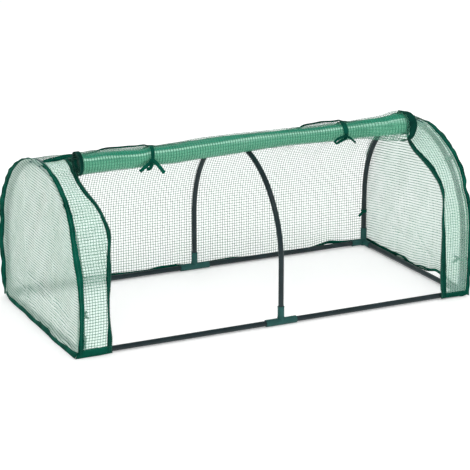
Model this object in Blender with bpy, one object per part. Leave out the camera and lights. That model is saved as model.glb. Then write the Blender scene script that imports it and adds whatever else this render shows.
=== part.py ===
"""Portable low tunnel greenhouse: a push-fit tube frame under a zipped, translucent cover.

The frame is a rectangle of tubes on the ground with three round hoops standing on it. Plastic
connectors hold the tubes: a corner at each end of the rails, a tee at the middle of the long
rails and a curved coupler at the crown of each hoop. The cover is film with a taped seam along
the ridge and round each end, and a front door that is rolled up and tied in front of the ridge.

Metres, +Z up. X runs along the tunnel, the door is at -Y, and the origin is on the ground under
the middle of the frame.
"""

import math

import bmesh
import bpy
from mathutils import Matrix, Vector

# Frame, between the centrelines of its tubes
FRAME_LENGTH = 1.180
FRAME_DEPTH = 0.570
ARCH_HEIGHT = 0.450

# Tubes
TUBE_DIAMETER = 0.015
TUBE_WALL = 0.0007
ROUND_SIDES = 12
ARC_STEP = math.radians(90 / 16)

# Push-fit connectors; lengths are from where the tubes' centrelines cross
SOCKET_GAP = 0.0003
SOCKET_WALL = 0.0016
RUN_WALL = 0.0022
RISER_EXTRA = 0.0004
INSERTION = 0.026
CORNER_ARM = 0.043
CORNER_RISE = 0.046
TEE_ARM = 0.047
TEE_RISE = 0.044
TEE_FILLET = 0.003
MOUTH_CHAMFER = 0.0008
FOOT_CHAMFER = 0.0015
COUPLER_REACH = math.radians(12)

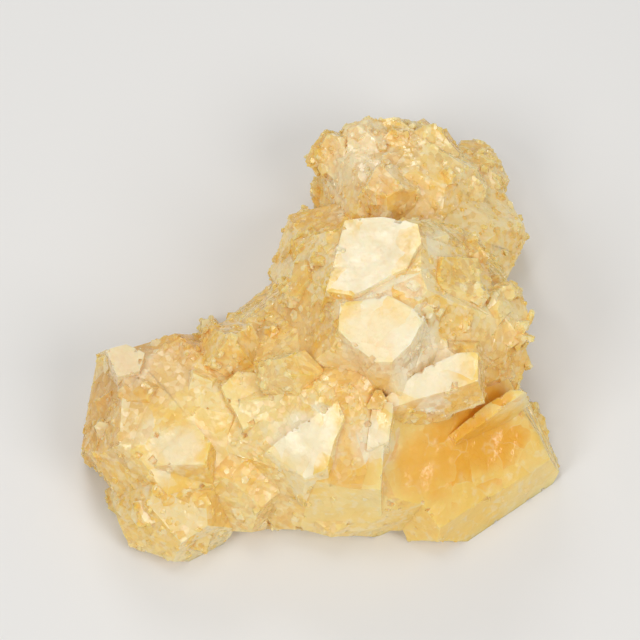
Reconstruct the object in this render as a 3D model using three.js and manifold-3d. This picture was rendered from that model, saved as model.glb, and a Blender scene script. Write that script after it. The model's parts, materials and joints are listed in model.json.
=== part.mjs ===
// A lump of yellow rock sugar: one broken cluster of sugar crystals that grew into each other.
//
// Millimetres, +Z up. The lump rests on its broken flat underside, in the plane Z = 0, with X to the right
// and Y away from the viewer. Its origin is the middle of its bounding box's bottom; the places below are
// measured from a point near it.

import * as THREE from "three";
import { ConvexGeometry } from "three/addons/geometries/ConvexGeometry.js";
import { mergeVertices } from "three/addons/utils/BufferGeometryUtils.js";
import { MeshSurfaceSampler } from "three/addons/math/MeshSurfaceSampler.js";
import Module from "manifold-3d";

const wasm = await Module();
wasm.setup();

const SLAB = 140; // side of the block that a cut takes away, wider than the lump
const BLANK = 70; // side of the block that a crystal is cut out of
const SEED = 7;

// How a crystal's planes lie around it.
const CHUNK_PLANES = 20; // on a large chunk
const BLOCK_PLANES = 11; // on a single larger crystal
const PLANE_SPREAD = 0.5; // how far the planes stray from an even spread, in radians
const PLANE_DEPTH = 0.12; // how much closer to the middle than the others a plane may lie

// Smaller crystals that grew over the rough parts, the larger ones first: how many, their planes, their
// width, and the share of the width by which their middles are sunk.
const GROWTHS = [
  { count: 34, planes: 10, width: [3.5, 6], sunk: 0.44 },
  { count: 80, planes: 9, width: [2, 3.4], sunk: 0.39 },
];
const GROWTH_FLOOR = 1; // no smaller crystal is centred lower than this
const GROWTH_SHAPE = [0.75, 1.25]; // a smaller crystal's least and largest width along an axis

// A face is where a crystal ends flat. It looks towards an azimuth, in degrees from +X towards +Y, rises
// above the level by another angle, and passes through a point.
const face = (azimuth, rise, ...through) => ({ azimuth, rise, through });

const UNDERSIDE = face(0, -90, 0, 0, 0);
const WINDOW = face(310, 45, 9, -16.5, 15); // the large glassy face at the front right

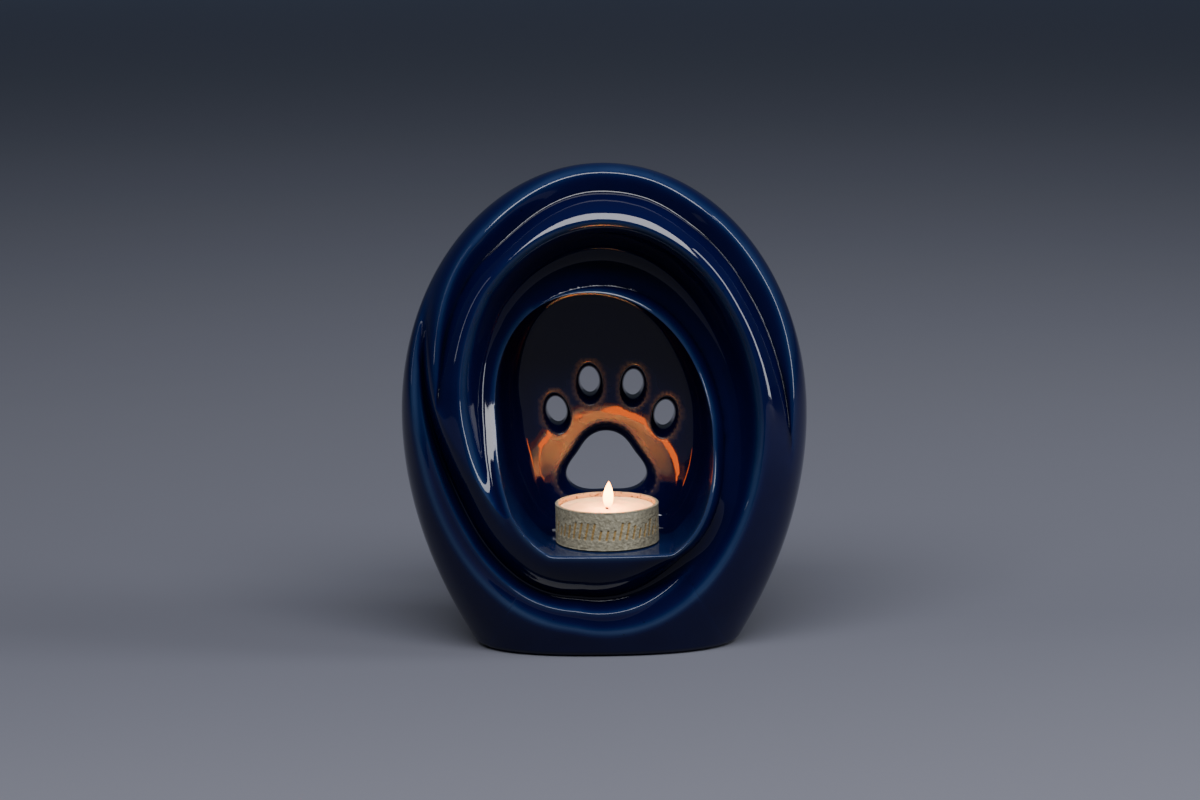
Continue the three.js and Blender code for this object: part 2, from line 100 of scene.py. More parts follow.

## Your instructions
Restate, please, word for word the span of records running from the first line to the line bearing "zipped, translucent cover.", both included, and nothing outside it.

## Full solution
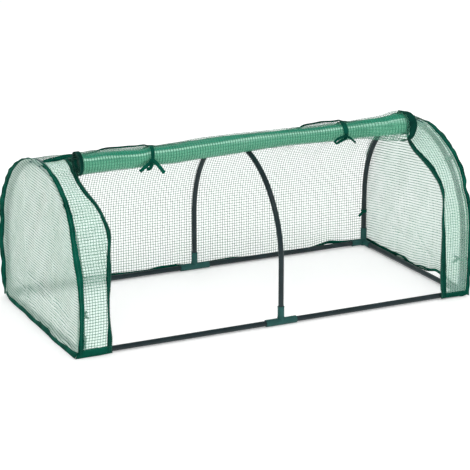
Model this object in Blender with bpy, one object per part. Leave out the camera and lights. That model is saved as model.glb. Then write the Blender scene script that imports it and adds whatever else this render shows.
=== part.py ===
"""Portable low tunnel greenhouse: a push-fit tube frame under a zipped, translucent cover.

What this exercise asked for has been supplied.